Outro momento lindo e expressivo é o duo de Jobim com Elis Regina interpretando “Águas de março”. Nota-se ali a leveza, a cumplicidade, a paixão e o swing dos dois. Elis, o “brilhante”, com sua voz e sorriso fantásticos canta e acompanha o maestro, comungando uma parceria divina. Jobim, solto, leve, livre, dançando e acompanhando seu ritmo de uma forma jovem e descontraída. Aliás , “Águas de março” é o samba mais bonito do mundo na expressão de Lorenzo Mammí, Arthur Nestrovski e Luiz Tatit em seu belo livro, Três Canções de Tom Jobim, Ed.Cosacnaif,2004.
Dizem os autores: “Cada uma das três dimensões – universalista (a experiência é de todos, não particular), naturalista (as referencias vem do que há de mais concreto e permanente da Terra) e a apropriativa (tudo pode entrar no caldo rico da música) – pede comentários.” Transcrevo parte da letra dessa música, letra de uma dimensão dialética, naturalista, filosófica, onde “os contrários encontram-se num balanço afetivo que mereceria o adjetivo “shakesperiano” segundo os autores citados acima.
“É pau, é pedra, é o fim do caminho/ É um resto de toco, é um pouco sozinho/É um caco de vidro, é a vida, é o sol/É a noite, é a morte, é o laço, é o anzol/É peroba do campo, é o nó da madeira/Caingá, candeia, é o matita pereira. É madeira de vento, tombo da ribanceira/É o mistério profundo, é o queira ou não queira/É o vento ventando, é o fim da ladeira/È a viga, é o vão, festa da cumeeira/É a chuva chovendo, é conversa ribeira/Das águas de março, é o fim da canseira.”

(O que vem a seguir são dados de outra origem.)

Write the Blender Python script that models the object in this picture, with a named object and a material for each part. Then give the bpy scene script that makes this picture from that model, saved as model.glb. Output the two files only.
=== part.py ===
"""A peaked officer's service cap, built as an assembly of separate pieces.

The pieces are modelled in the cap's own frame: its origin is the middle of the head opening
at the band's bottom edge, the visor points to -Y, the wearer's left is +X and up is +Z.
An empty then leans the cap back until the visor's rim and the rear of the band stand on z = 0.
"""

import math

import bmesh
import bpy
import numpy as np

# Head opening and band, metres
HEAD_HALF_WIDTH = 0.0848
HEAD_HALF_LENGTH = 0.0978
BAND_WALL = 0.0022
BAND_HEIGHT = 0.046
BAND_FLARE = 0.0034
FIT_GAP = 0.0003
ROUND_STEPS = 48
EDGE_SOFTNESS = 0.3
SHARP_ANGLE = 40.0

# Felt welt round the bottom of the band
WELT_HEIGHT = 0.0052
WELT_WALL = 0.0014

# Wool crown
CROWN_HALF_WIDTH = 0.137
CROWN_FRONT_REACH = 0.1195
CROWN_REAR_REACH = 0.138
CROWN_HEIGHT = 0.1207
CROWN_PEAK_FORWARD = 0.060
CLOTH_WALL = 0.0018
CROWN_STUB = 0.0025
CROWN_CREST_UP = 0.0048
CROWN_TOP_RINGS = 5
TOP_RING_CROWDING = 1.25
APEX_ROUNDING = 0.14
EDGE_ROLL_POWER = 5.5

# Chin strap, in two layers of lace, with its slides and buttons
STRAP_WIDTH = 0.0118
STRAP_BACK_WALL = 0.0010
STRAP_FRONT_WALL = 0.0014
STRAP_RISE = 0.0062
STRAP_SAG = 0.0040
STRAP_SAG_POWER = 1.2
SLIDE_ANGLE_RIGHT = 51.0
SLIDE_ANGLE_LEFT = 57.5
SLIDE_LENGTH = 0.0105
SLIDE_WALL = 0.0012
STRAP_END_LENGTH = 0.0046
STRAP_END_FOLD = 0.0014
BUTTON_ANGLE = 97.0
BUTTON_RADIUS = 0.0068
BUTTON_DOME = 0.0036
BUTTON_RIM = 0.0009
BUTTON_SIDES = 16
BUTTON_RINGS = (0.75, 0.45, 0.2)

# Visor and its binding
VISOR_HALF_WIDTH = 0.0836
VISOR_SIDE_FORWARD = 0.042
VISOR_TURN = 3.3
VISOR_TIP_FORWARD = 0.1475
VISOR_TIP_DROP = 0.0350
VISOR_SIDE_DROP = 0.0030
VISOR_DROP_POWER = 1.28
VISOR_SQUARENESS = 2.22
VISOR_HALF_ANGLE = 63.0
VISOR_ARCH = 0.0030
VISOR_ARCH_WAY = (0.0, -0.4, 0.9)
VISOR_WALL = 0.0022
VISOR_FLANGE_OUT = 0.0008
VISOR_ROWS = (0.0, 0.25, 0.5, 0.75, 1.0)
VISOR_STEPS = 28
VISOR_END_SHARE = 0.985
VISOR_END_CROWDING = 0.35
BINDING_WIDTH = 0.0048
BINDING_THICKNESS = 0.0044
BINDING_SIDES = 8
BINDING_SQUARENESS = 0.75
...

Lembra os textos de Guimarães Rosa, lembra a vida tal como ela é, lembra o ser e não ser, recorda a existência humana no conflito dos contrários, na beleza dos opostos, na vida – essa caminhada tortuosa num sem fim, senão na morte. E por falar em morte, deixo com o leitor uma máxima do Rosa, o Guimarães: “ as pessoas não morrem, ficam encantadas”. Saravá Tom Jobim!
Carlos A. Vieira, médico, psicanalista da Soc. de Psicanálise de Brasilia e membro da FEBRAPSI-IPA-London.